— Input records —
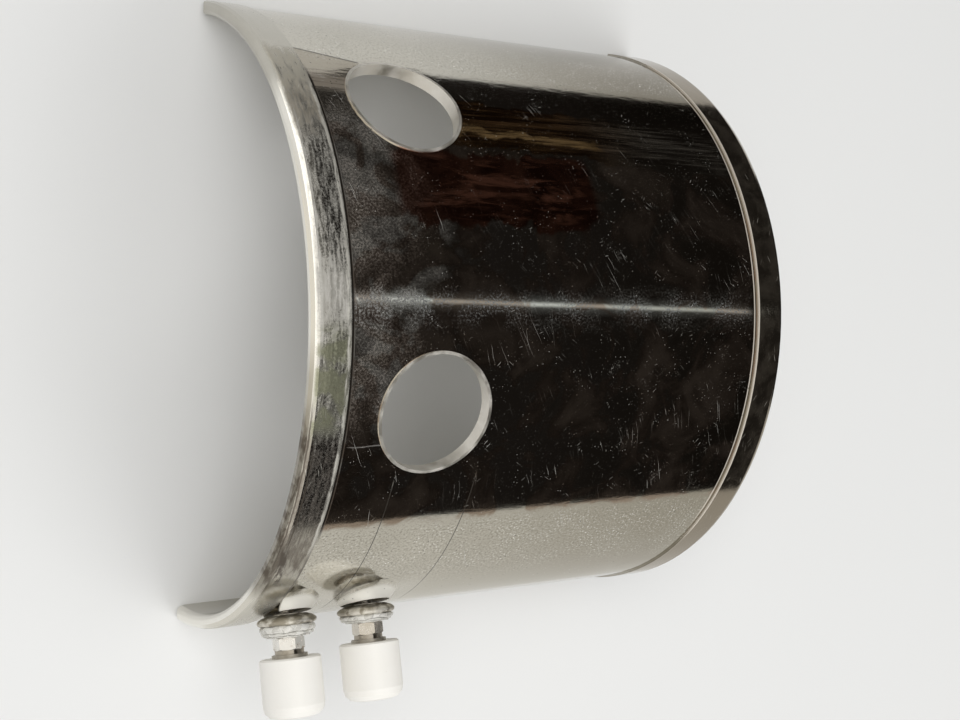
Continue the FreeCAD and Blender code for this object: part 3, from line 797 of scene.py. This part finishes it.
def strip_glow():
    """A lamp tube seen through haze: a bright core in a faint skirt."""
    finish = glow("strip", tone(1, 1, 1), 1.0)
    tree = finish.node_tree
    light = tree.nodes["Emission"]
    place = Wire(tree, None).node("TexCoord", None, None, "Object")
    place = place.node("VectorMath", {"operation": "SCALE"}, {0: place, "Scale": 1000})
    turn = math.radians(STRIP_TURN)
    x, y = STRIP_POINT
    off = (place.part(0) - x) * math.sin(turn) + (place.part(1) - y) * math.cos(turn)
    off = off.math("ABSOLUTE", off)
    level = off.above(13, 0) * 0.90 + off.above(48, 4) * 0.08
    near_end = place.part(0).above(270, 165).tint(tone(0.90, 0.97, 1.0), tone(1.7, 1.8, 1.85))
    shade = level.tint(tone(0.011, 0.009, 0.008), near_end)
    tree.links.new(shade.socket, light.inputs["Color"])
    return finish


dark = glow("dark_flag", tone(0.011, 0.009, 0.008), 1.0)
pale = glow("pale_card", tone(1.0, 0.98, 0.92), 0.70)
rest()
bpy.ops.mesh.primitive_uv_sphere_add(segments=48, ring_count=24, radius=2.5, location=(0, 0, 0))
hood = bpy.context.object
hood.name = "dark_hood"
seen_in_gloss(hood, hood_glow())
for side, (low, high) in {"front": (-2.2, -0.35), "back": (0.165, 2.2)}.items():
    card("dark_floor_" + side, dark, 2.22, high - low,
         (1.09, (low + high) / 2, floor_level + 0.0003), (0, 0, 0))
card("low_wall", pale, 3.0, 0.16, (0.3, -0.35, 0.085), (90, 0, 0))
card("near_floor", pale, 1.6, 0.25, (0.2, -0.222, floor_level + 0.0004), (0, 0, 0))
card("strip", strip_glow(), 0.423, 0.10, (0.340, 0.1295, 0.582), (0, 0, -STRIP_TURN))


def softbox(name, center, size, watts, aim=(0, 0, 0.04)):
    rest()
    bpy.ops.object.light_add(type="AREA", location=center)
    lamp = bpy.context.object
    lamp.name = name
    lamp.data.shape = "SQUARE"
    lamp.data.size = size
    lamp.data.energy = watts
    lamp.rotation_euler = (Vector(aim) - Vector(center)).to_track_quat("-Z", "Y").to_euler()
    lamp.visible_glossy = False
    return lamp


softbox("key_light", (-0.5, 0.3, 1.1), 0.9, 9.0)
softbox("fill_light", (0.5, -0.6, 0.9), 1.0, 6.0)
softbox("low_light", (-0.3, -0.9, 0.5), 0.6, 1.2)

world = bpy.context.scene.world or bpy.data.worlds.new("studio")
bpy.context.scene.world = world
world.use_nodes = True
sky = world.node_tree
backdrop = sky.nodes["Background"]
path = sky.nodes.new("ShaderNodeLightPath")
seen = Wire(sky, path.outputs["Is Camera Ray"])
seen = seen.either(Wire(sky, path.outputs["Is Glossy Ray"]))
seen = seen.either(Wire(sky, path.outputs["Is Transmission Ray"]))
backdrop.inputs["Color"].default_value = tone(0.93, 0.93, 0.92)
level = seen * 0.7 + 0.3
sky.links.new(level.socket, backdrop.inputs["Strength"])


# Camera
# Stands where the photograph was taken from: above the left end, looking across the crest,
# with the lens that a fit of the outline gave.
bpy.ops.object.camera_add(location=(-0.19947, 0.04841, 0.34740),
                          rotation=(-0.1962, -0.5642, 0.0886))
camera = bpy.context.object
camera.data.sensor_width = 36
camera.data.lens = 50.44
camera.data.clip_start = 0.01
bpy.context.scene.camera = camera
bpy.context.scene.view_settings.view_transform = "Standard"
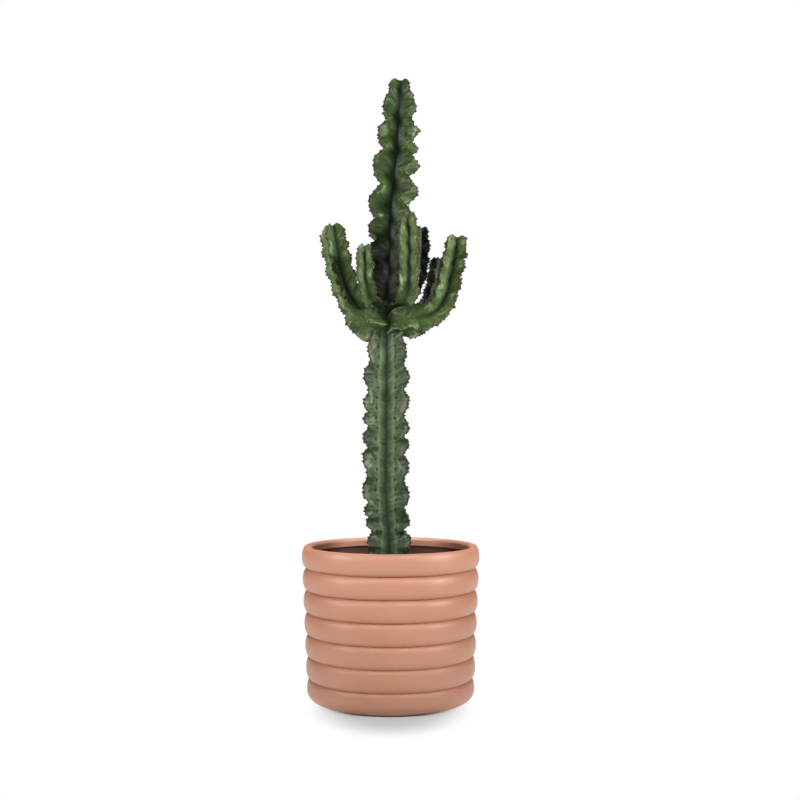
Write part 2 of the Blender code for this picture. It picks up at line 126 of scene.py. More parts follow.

— Problem description —
Every line containing the string "from" must be listed.

— Solution to this task —
Continue the FreeCAD and Blender code for this object: part 3, from line 797 of scene.py. This part finishes it.
# Stands where the photograph was taken from: above the left end, looking across the crest,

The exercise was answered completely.